Una giornata barricata in hotel a Roma: l’ultima "follia" della regina della trasgressione. "Io con la vita ci litigo"

La Berté minaccia il suicidio ma la salva ancora Renato Zero

Roma - L’ultima l’ha combinata ieri e chissà che cosa pensava Renato Zero attraversando la hall dell’Aldrovandi Palace ai Parioli per andarla a recuperare nella sua stanza: Loredana, ancora lei. Da mezza giornata la Bertè era asserragliata seguendo il solito copione, porta chiusa e insulti a chiunque, perché per lei la vita è sempre la stessa, una crociata contro nonsochi per ottenere nonsocosa. L’importante è strillare, urlare, usare l’attenzione degli altri come anestetico delle proprie angosce e (talvolta) delle paturnie che l’accompagnano da quarant’anni. Tanto lo sapete, ne ha combinate di cotte e di crude, risse arresti polemiche tentati suicidi, e non fa neanche notizia quando, come ad agosto a Cercemaggiore vicino a Campobasso, arriva ai concerti con tre ore di ritardo e canta fino alle quattro del mattino. Loredana Bertè è la Treccani degli eccessi sin da quando nel ’74 è stata la prima a cantare la parola «cazzo» in un brano. A lei basta poco, per scoppiare, un pretesto qualsiasi.

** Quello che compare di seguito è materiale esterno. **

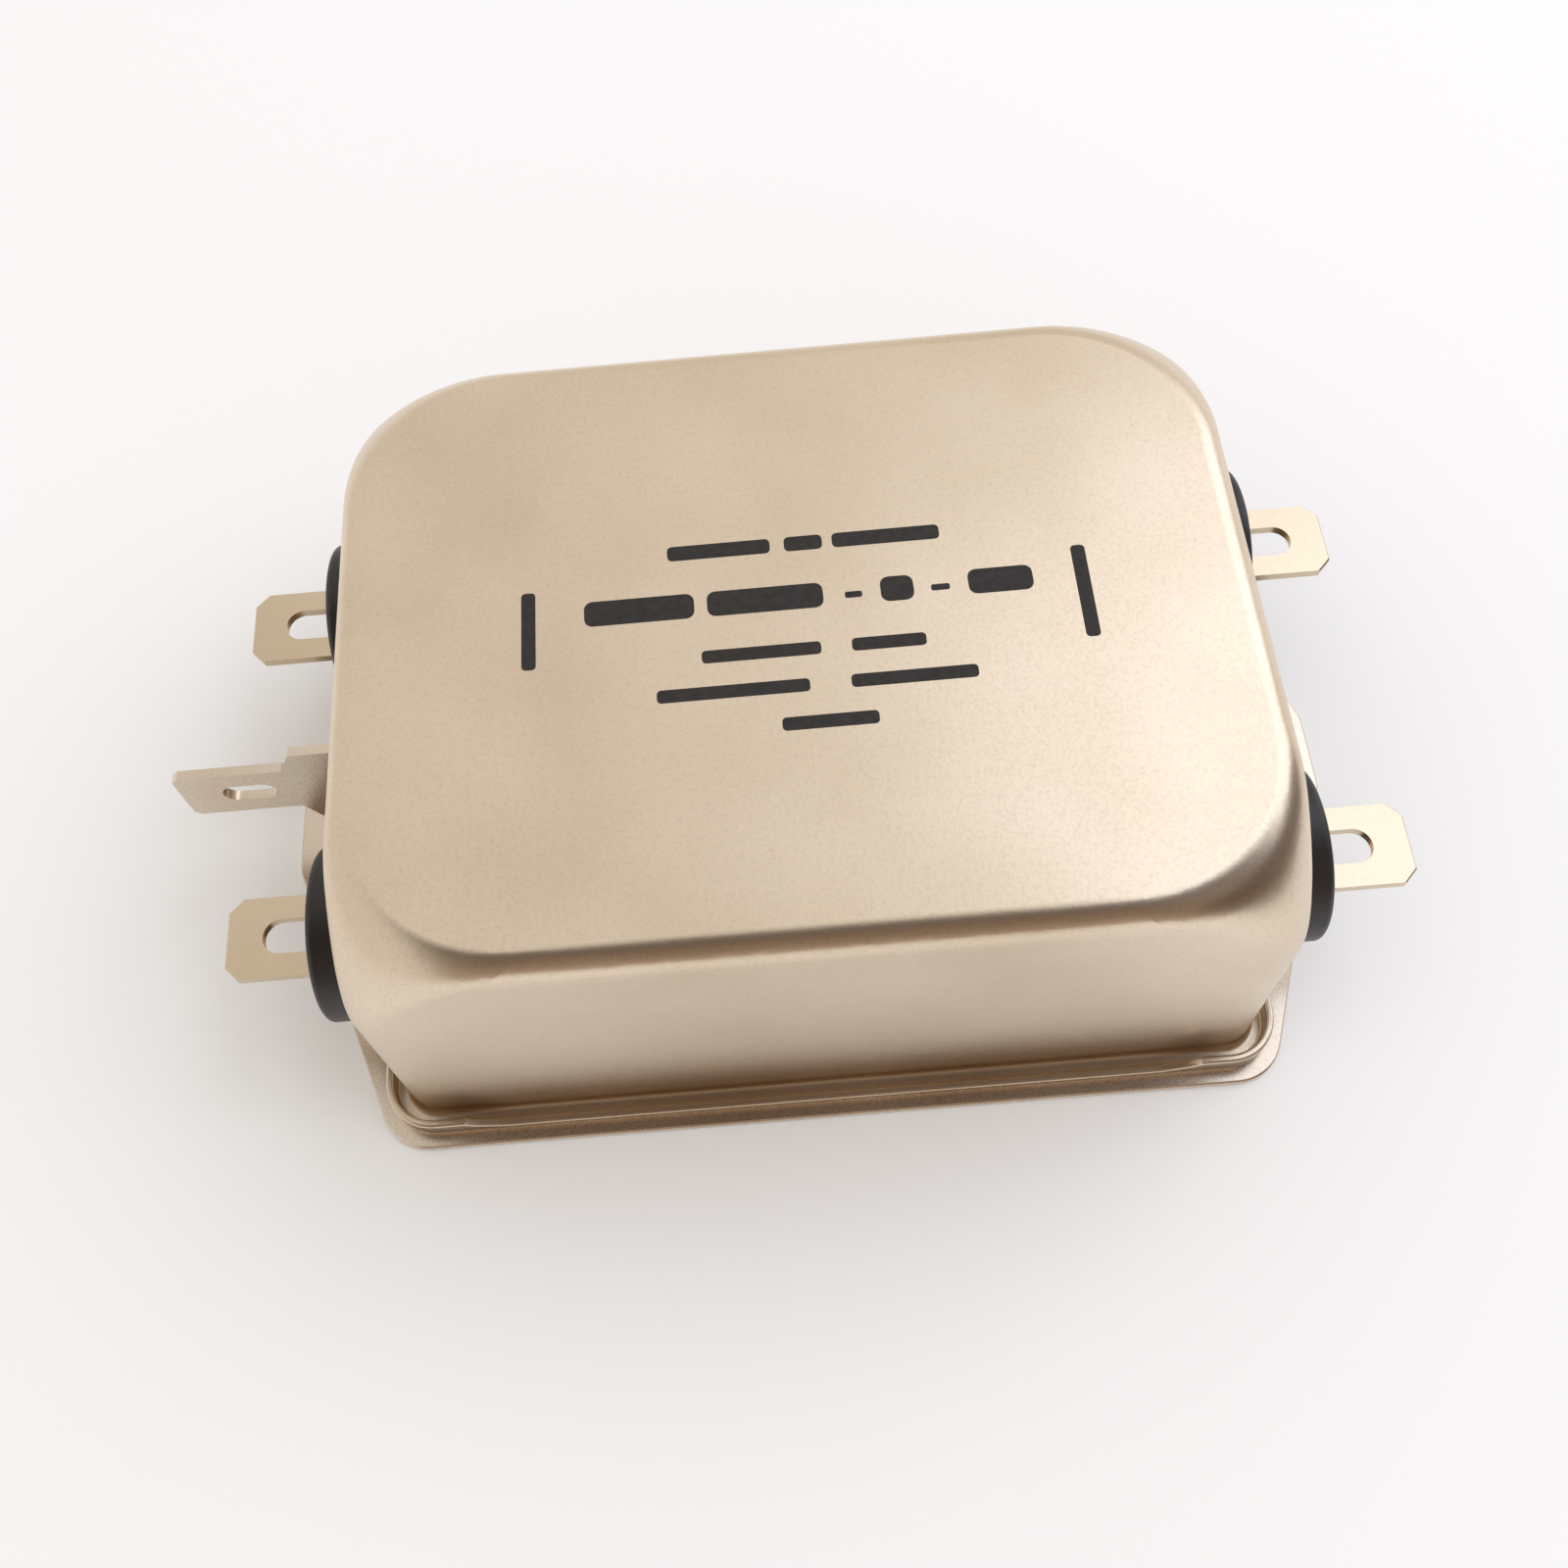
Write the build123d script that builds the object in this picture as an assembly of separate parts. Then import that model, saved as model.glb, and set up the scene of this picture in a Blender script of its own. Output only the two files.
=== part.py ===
from build123d import *
import os
from math import cos, radians, sin, sqrt

# Single-phase power line filter for chassis mounting: a drawn steel can on a base plate with two ears.
# Millimetres, +Z up. The origin lies in the mounting plane, midway between the two ear slots.
# +X points to the load end, -X to the line end, which also carries the earth blade.

# Base plate: its sides stand out past the rim of the can, its shoulders lie just inside the rim
PLATE_MARGIN = 0.95
SHOULDER_INSET = 0.4
EAR_MARGIN = 1.85
EAR_TIP_WIDTH = 6.4
EAR_TIP_ROUND = 3.0
PLATE_CORNER = 4.0
PLATE_SHEET = 0.7
SLOT_PITCH = 75.0
SLOT_LENGTH = 6.3
SLOT_WIDTH = 5.3
PUNCHED_EDGE = 0.12

# Drawn can
CAN_LENGTH = 64.8
CAN_WIDTH = 48.8
CAN_TOP = 30.3
CAN_SHEET = 0.6
CAN_CORNER = 2.3
TOP_ROUND = 1.85
CORNER_BLEND_WIDTH = 6.0
CORNER_BLEND_HEIGHT = 9.5
CORNER_BLEND_POWER = 1.63
BLEND_SECTIONS = 6
ROUND_ANGLES = (18, 36, 54, 72, 90)
WALL_FOOT_ROUND = 0.5

# Turned-up rim round the mouth of the can, lower along the two long sides
RIM_END_OVERHANG = 1.7
RIM_SIDE_OVERHANG = 1.65
RIM_CORNER = 3.8
RIM_BEND = 0.8
RIM_END_HEIGHT = 2.2
RIM_SIDE_HEIGHT = 1.1
RIM_DIP_MARGIN = 9.1
RIM_DIP_RAMP = 4.0
RIM_DIP_ROUND = 3.0
RIM_EDGE_ROUND = 0.2

# Phase blades and their moulded bushings
BLADE_WIDTH = 6.3
BLADE_THICK = 0.8
BLADE_HEIGHT = 12.3
BLADE_PITCH = 27.0
BLADE_REACH = 11.6
BLADE_TAIL = 7.4
BLADE_TIP_CHAMFER = 1.0
BLADE_SLOT_LENGTH = 4.6
BLADE_SLOT_WIDTH = 2.7
BLADE_SLOT_MARGIN = 2.7
BLADE_EDGE = 0.1
BUSHING_DIAMETER = 13.0
BUSHING_PROUD = 4.1
BUSHING_NECK_DIAMETER = 10.4
BUSHING_CLEARANCE = 0.1
BARB_HEIGHT = 0.6
BUSHING_DEPTH = 4.2
BUSHING_EDGE_ROUND = 0.5
BOSS_WIDTH = 7.3
BOSS_HEIGHT = 2.4
BOSS_LENGTH = 0.5
BOSS_ROUND = 0.4

# Earth blade, bent up from one strip and spot-welded to the line end of the can
EARTH_THICK = 0.8
EARTH_TIP_REACH = 16.8
EARTH_SHOULDER_REACH = 6.9
EARTH_BLADE_WIDTH = 6.3
EARTH_BLADE_HEIGHT = 10.7
EARTH_ROOT_TOP = 16.3
EARTH_ROOT_BOTTOM = 5.0
EARTH_STEP_SLOPE = 1.2
EARTH_TIP_CHAMFER = 0.5
EARTH_SLOT_LENGTH = 4.3
EARTH_SLOT_WIDTH = 2.4
EARTH_SLOT_MARGIN = 3.2
EARTH_FOOT_LENGTH = 6.4
EARTH_BEND = 0.5
WELD_DIMPLE_DIAMETER = 2.2
WELD_DIMPLE_DEPTH = 0.15
WELD_DIMPLE_PITCH = 5.5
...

Stavolta è stato un mal di schiena e vai con il 118, la polizia, l’andirivieni dei (pochi) amici e della sorella Leda, oltre che del benefico Renato Zero, storico badante, anche economico, della cantante più folle di tutte sin da quando ballavano insieme nello show di Rita Pavone. Cinque anni fa, a Milano, dopo un’esplosione di insulti per un rubinetto svogliato nella sua casa di via Ariosto (proprietà della moglie di Mike Bongiorno), all’una di notte addirittura otto poliziotti l’hanno portata via di peso: due notti di punizione al Policlinico tra i malati di mente. Robetta al confronto di quella notte di dieci anni prima, sempre a Milano, con il suo allora marito Bjorn Borg: tutti e due finirono all’ospedale portandosi dietro i sospetti di abuso di cocaina e di tentato suicidio. «Io con la vita ci litigo, non ho mai fatto pace» ha detto lei due anni fa presentando il suo bel cd Babybertè che la mostra per come è: grande cantante, donna arruffata. Non fosse così, non avrebbe mai detto che Mogol «fa rapine con il passamontagna»; non sarebbe mai stata querelata persino da sua madre dopo la morte della sorella Mia Martini; non avrebbe ricoperto di insulti il giudice di Milano che l’aveva appena condannata a risarcire il suo ex paroliere Marco Marsili (risultato: altra condanna per oltraggio). Sarà per questo che vive pressoché isolata, si lamenta appena può ma gode della sua solitudine salvo poi scatenarsi per reclamare attenzioni. E quando lo fa sono dolori a meno che non sia con la luna giusta perché accade raramente, ma accade: pochi mesi fa ha improvvisamente donato ventimila euro, proprio lei che si lamenta sempre di essere in bolletta, al quotidiano il manifesto in difficoltà. Ma che volete, sempre di esplosioni si parla.

Tanto per dire, a Sanremo, in quell’hotel vicino all’Ariston, ricordano ancora la sua mostruosa scenata con tanto di diretta tv e consueto asserragliamento in stanza (non ritenuta all’altezza, una sua abitudine).

D’altronde è sempre così: le dive vere, mica quelle di cartone, cercano il successo per avere qualcos’altro e poi passano tutta la vita a chiedersi cosa sia.